In June 2025, consumer group CHOICE dropped a bombshell on Australia's most sun-conscious market: of 20 SPF50 and SPF50+ sunscreens sent to a TGA-approved laboratory, 16 failed to meet their label claim. One high-profile product returned a result of SPF 4 and was later withdrawn from sale entirely. The TGA has since flagged problems with an overseas testing lab, published a list of products sharing the affected base formulation, and opened a public consultation on reforming how SPF is tested in Australia.
If you felt your trust wobble, you're not alone — and this guide is about what to actually do with that feeling, rather than giving up on sunscreen (please don't: Australia still has among the highest skin cancer rates in the world).
What actually happened
CHOICE commissioned blind testing of 20 popular SPF50/50+ products. Sixteen came back below their labelled SPF; the worst result was retested at a second, independent lab in Germany with a similar outcome. The regulator's investigation later pointed to unreliable results from a specific overseas contract lab used by several brands, meaning some products' certifications were built on shaky data rather than deliberate deception.
The affected brand initially disputed the findings, then voluntarily withdrew the product in August 2025. The TGA published the wider list of sunscreens sharing the same base formulation and is now consulting (through to May 2026) on stricter, more reproducible SPF-testing rules.
Why sunscreen is different in Australia
Unlike most countries, Australia regulates primary sunscreens as therapeutic goods, not cosmetics. A compliant product must be listed on the Australian Register of Therapeutic Goods and display an AUST L number on the label, with manufacturing held to pharmaceutical-style GMP standards. That's also why many viral overseas sunscreens — including most Korean SPF products — can't legally be sold as sunscreens here: they aren't ARTG-listed.
Practical takeaway: when you buy SPF in Australia, look for the AUST L number. It doesn't make a product immune to testing controversies, but it means it sits inside the regulated system that is currently being tightened.
How to choose SPF you can trust right now
First, keep using sunscreen — the failures were about products underdelivering on a claim, and even most 'failed' products still offered meaningful protection, just below SPF50. Second, favour ARTG-listed products and check the TGA's published updates if you want to verify a specific formulation. Third, remember that how you apply matters as much as what you buy: most people apply a quarter to half of the amount sunscreen is tested at.
The standard guidance: apply generously (about a teaspoon per limb, one for the face and neck), 20 minutes before sun exposure, and reapply every two hours and after swimming or sweating — always following the directions on your product's label.

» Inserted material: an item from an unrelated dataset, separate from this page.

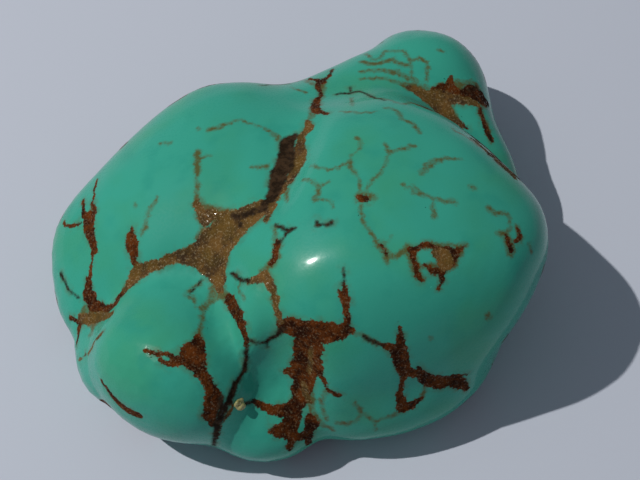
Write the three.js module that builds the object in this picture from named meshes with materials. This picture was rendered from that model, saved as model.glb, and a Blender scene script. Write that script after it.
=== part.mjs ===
// A tumbled turquoise nugget in its brown host rock, about 30 mm wide, lying on its worn underside.
//
// The stone grew and was rounded as one piece, so it is one closed solid. Its form is a cluster of
// soft lobes that run into each other, some planed by wear, with the hollows where the softer host
// rock between the lobes has worn away. Millimetres, +Z up, +X to the right of the broad front slope.
import * as THREE from 'three';
import { mergeVertices } from 'three/addons/utils/BufferGeometryUtils.js';

// Every step shapes what the steps before it have left, like working a lump by hand.
// A lobe is a rounded ellipsoid that is joined on, and a hollow is one that is taken away.
// A face is a plane that wear has cut: its normal points out of the stone.
// The turn is yaw, pitch and roll in degrees, and the blend is the width of the soft join.
const SHAPE = [
  { lobe: 'left flank', centre: [-10, 4.3, 4.4], radii: [10.2, 6.2, 5.2], turn: [47, -8, 0], blend: 2.5 },
  { face: 'top of left flank', point: [-11.6, 1.4, 8.3], normal: [-0.46, 0.12, 0.87], blend: 2.0 },
  { face: 'front of left flank', point: [-12, -0.9, 8.0], normal: [-0.56, -0.32, 0.74], blend: 2.0 },
  { face: 'upper left side', point: [-13.8, 8.0, 5.6], normal: [-0.69, 0.63, 0.3], blend: 2.0 },
  { face: 'left end', point: [-17.4, -1.3, 4.0], normal: [-0.97, -0.2, -0.1], blend: 2.0 },

  { lobe: 'big lobe', centre: [4.5, -0.6, 6.7], radii: [10.8, 11.2, 6.9], turn: [0, 0, 0], blend: 2.5 },
  { face: 'back of big lobe', point: [10.2, 6.2, 8.0], normal: [0.74, 0.66, 0.2], blend: 2.5 },
  { face: 'front slope', point: [2, -7.5, 11.0], normal: [0, -0.76, 0.65], blend: 2.0 },
  { face: 'front wall', point: [3.6, -10.2, 3.0], normal: [0.35, -0.9, 0.2], blend: 3.0 },
  { face: 'right end', point: [13.3, -2.3, 8.0], normal: [0.93, -0.36, -0.05], blend: 2.4 },
  { face: 'undercut right side', point: [11.2, -6.1, 5.7], normal: [0.8, -0.55, -0.33], blend: 1.5 },

  { lobe: 'belly', centre: [0.8, 0.6, 3.0], radii: [9.6, 8.4, 4.2], turn: [20, 0, 0], blend: 1.5 },
  { lobe: 'core', centre: [-4.5, 4.3, 4.8], radii: [9.6, 7.6, 5.4], turn: [35, 0, 0], blend: 2.0 },
  { lobe: 'skirt', centre: [3.4, -5.8, 2.6], radii: [7.0, 4.5, 3.0], turn: [14, 0, 0], blend: 2.0 },

  { lobe: 'knob root', centre: [4.2, 12.2, 4.4], radii: [6.9, 3.9, 4.2], turn: [22, 0, 0], blend: 2.8 },
  { lobe: 'knob tip', centre: [7.6, 14.1, 4.0], radii: [2.9, 3.2, 3.9], turn: [0, 0, 0], blend: 2.0 },
  { lobe: 'knob ridge', centre: [8.6, 11.8, 3.6], radii: [7.4, 2.2, 3.7], turn: [-58, 0, 0], blend: 2.8 },

  { hollow: 'front valley', centre: [-2.5, -9.5, 7.1], radii: [1.7, 3.2, 1.5], turn: [-8, 0, 54], blend: 2.2 },
  { lobe: 'small lobe', centre: [-8.2, -4.9, 4.5], radii: [5.0, 4.7, 3.9], turn: [14, 0, 0], blend: 0.7 },
  { lobe: 'small lobe toe', centre: [-8.65, -7.7, 4.8], radii: [5.0, 3.4, 4.6], turn: [-22, 0, 0], blend: 2.0 },
  { lobe: 'heel', centre: [-12.3, -4.0, 2.6], radii: [2.8, 4.4, 2.6], turn: [-14, 0, 0], blend: 1.0 },
  { lobe: 'foot', centre: [-3.4, -9.4, 2.6], radii: [3.4, 2.5, 2.8], turn: [0, 0, 0], blend: 1.0 },

  { lobe: 'column', centre: [-3.7, -5.3, 8.8], radii: [1.0, 2.4, 1.5], turn: [-10, 0, 36], blend: 0.8 },
  { hollow: 'matrix seam', centre: [-2, 4.2, 12.2], radii: [1.3, 4.8, 1.1], turn: [-14, 0, 0], blend: 1.6 },
  { face: 'worn underside', point: [0, 0, 0], normal: [0, 0, -1], blend: 0.5 },
];

const HEART = [2.0, 3.6, 4.2];   // a point deep in the stone, where the drawing of its surface starts
const REACH = 26;                // further from the heart than any of the surface
const FACETS = 19;               // cuts along each edge of the icosahedron that is drawn onto the stone
const HALVINGS = 12;             // steps of the first search for the surface along each line
const EVENING_ROUNDS = 60;       // rounds that spread the corners evenly over the stone
const PULLS = 2;                 // steps that bring a corner back onto the surface in each round
const PROBE = 0.01;              // how far apart the slope of the distance is measured
const FLATNESS = 0.004;          // the worn underside is dead flat: this close to it is on it
const TURQUOISE = '#33867a';

const toVector = (triple) => new THREE.Vector3(...triple);
const toRadians = THREE.MathUtils.degToRad;

// The smaller of two distances, with a round corner of the given width where they meet.
function softMin(a, b, width) {
  const overlap = Math.max(width - Math.abs(a - b), 0) / width;
  return Math.min(a, b) - (overlap * overlap * width) / 4;
}

// Distance to an ellipsoid, near enough for a soft join: exact on its surface.
function ellipsoidDistance(point, { centre, radii, turn }) {
  const [yaw, pitch, roll] = turn.map(toRadians);
  const local = point.clone().sub(toVector(centre));
  local.applyQuaternion(new THREE.Quaternion().setFromEuler(new THREE.Euler(roll, pitch, yaw, 'ZYX')).invert());
  const radius = toVector(radii);
  const scaled = local.divide(radius);
  const size = scaled.length();
  const slope = scaled.divide(radius).length();
  return (size * (size - 1)) / Math.max(slope, 1e-9);
}

function planeDistance(point, { point: onPlane, normal }) {
  return point.clone().sub(toVector(onPlane)).dot(toVector(normal).normalize());
}

// Below zero inside the stone, above zero outside it.
function stoneDistance(point) {
  return SHAPE.reduce((distance, step) => {
    if (step.lobe) return softMin(distance, ellipsoidDistance(point, step), step.blend);
    if (step.hollow) return -softMin(-distance, ellipsoidDistance(point, step), step.blend);
    return -softMin(-distance, -planeDistance(point, step), step.blend);
  }, Infinity);
}

// The point where a straight line out of the heart leaves the stone.
function surfaceAlong(direction) {
  const heart = toVector(HEART);
  let inside = 0;
  let outside = REACH;
  for (let i = 0; i < HALVINGS; i += 1) {
    const middle = (inside + outside) / 2;
    if (stoneDistance(heart.clone().addScaledVector(direction, middle)) < 0) inside = middle;
    else outside = middle;
  }
  return heart.addScaledVector(direction, inside);
}

// Brings a point near the surface onto it, straight down the slope of the distance.
function pullToSurface(point) {
  for (let i = 0; i < PULLS; i += 1) {
    const distance = stoneDistance(point);
    const slope = new THREE.Vector3(
      stoneDistance(point.clone().setX(point.x + PROBE)) - distance,
      stoneDistance(point.clone().setY(point.y + PROBE)) - distance,
      stoneDistance(point.clone().setZ(point.z + PROBE)) - distance,
    ).divideScalar(PROBE);
    point.addScaledVector(slope, -distance / slope.lengthSq());
  }
  if (Math.abs(point.z) < FLATNESS) point.z = 0;
}

// The corners that share an edge with each corner.
function findNeighbours(index, count) {
  const neighbours = Array.from({ length: count }, () => new Set());
  for (let i = 0; i < index.count; i += 3) {
    const corners = [index.getX(i), index.getX(i + 1), index.getX(i + 2)];
    corners.forEach((corner, k) => neighbours[corner].add(corners[(k + 1) % 3]));
  }
  return neighbours;
}

function makeNugget() {
  const sphere = new THREE.IcosahedronGeometry(1, FACETS);
  sphere.deleteAttribute('normal');
  sphere.deleteAttribute('uv');
  const geometry = mergeVertices(sphere);
  const { position } = geometry.attributes;
  const neighbours = findNeighbours(geometry.index, position.count);
  let corners = neighbours.map((_, i) => surfaceAlong(new THREE.Vector3().fromBufferAttribute(position, i)));
  for (let round = 0; round < EVENING_ROUNDS; round += 1) {
    corners = neighbours.map((around) => {
      const middle = new THREE.Vector3();
      around.forEach((corner) => middle.add(corners[corner]));
      return middle.divideScalar(around.size);
    });
    corners.forEach(pullToSurface);
  }
  corners.forEach((corner, i) => position.setXYZ(i, ...corner.toArray()));

  geometry.computeBoundingBox();
  const middle = geometry.boundingBox.getCenter(new THREE.Vector3());
  geometry.translate(-middle.x, -middle.y, 0);
  geometry.computeVertexNormals();
  const nugget = new THREE.Mesh(geometry, turquoise());
  nugget.name = 'turquoise_nugget';
  return nugget;
}

function turquoise() {
  return new THREE.MeshStandardMaterial({ color: TURQUOISE, roughness: 0.3, metalness: 0 });
}

const stone = new THREE.Group();
stone.add(makeNugget());

export default stone;
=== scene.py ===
"""A tumbled turquoise nugget, seen from above on a pale table. Everything is in metres."""

import math
import random

import bmesh
import bpy
import numpy as np
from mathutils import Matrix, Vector, noise
from mathutils.bvhtree import BVHTree


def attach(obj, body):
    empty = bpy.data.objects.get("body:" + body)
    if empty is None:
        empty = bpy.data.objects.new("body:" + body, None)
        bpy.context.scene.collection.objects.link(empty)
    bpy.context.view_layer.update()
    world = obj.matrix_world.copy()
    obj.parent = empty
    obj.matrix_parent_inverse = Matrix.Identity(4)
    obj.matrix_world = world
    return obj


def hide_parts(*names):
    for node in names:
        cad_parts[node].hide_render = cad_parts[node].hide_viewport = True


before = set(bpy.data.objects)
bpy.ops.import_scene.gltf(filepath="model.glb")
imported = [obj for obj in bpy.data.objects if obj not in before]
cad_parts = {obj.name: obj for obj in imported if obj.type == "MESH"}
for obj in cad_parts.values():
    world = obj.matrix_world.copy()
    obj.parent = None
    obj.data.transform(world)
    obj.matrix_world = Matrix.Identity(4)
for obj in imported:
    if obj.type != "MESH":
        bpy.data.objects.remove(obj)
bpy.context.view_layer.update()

# The camera
# The photograph looks down on the stone from its front. The angle is taken as 60 degrees, and the lens
# as a long one. The picture is 640 by 480 pixels, and one pixel is 0.06 mm wide on the stone.
PIXEL = 0.00006
PICTURE_WIDTH, PICTURE_HEIGHT = 640, 480
CAMERA_ELEVATION = math.radians(60)
LENS_MM, SENSOR_MM = 70, 36
AIM = Vector((0.001748, -0.003262, 0.008))

half_width = PICTURE_WIDTH / 2 * PIXEL
camera_distance = half_width * LENS_MM / (SENSOR_MM / 2)
towards_camera = Vector((0, -math.cos(CAMERA_ELEVATION), math.sin(CAMERA_ELEVATION)))
picture_up = Vector((0, math.sin(CAMERA_ELEVATION), math.cos(CAMERA_ELEVATION)))
picture_right = Vector((1, 0, 0))
eye = AIM + towards_camera * camera_distance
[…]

Sunscreen is one layer, not the whole strategy
Australian sun safety has never been sunscreen-only. Shade, UPF clothing, a broad-brim hat and sunglasses carry no testing uncertainty at all. Sunscreen covers what those can't. If the 2025 scandal changes one habit, let it be treating SPF as the final layer of protection rather than the only one.
Where Auvira fits
We stock sunscreen and SPF products alongside after-sun care and self tanners (the UV-free way to a tan). Because sunscreens are therapeutic goods in Australia, always read the individual product label — including its AUST L listing where shown — and follow its directions for use.
Shop related collections
Free standard shipping Australia-wide · 10% off with code AUVIRA10
Frequently asked questions
What is an AUST L number on sunscreen?
It is the listing number a product receives when it is entered on the Australian Register of Therapeutic Goods (ARTG). Primary sunscreens sold in Australia must be ARTG-listed and display this number, which ties them to regulated manufacturing and testing standards.
Did the CHOICE tests mean sunscreen doesn't work?
No. Most tested products still provided substantial protection — the issue was products delivering less than their labelled SPF50+. Regulators are reforming testing standards, and using any broad-spectrum sunscreen generously remains far better than using none.
Why can't I buy Korean sunscreens in Australia?
Primary sunscreens must be listed on the ARTG before they can be sold in Australia, and most overseas sunscreen formulations have not gone through that listing process. That is a legal requirement unique to how Australia regulates sun protection.
How much sunscreen should I apply?
Roughly one teaspoon per limb and one for the face, neck and ears, applied 20 minutes before exposure and reapplied every two hours and after swimming — always following your product label's directions.
This article is general information about cosmetic products and shopping, not medical or dermatological advice. Skin and hair are personal — patch test new products, always read the label and follow the directions for use, and talk to a pharmacist, GP or dermatologist about persistent skin or hair concerns. Sunscreens and some hair regrowth products are regulated as therapeutic goods in Australia; check labels for an AUST L number where relevant.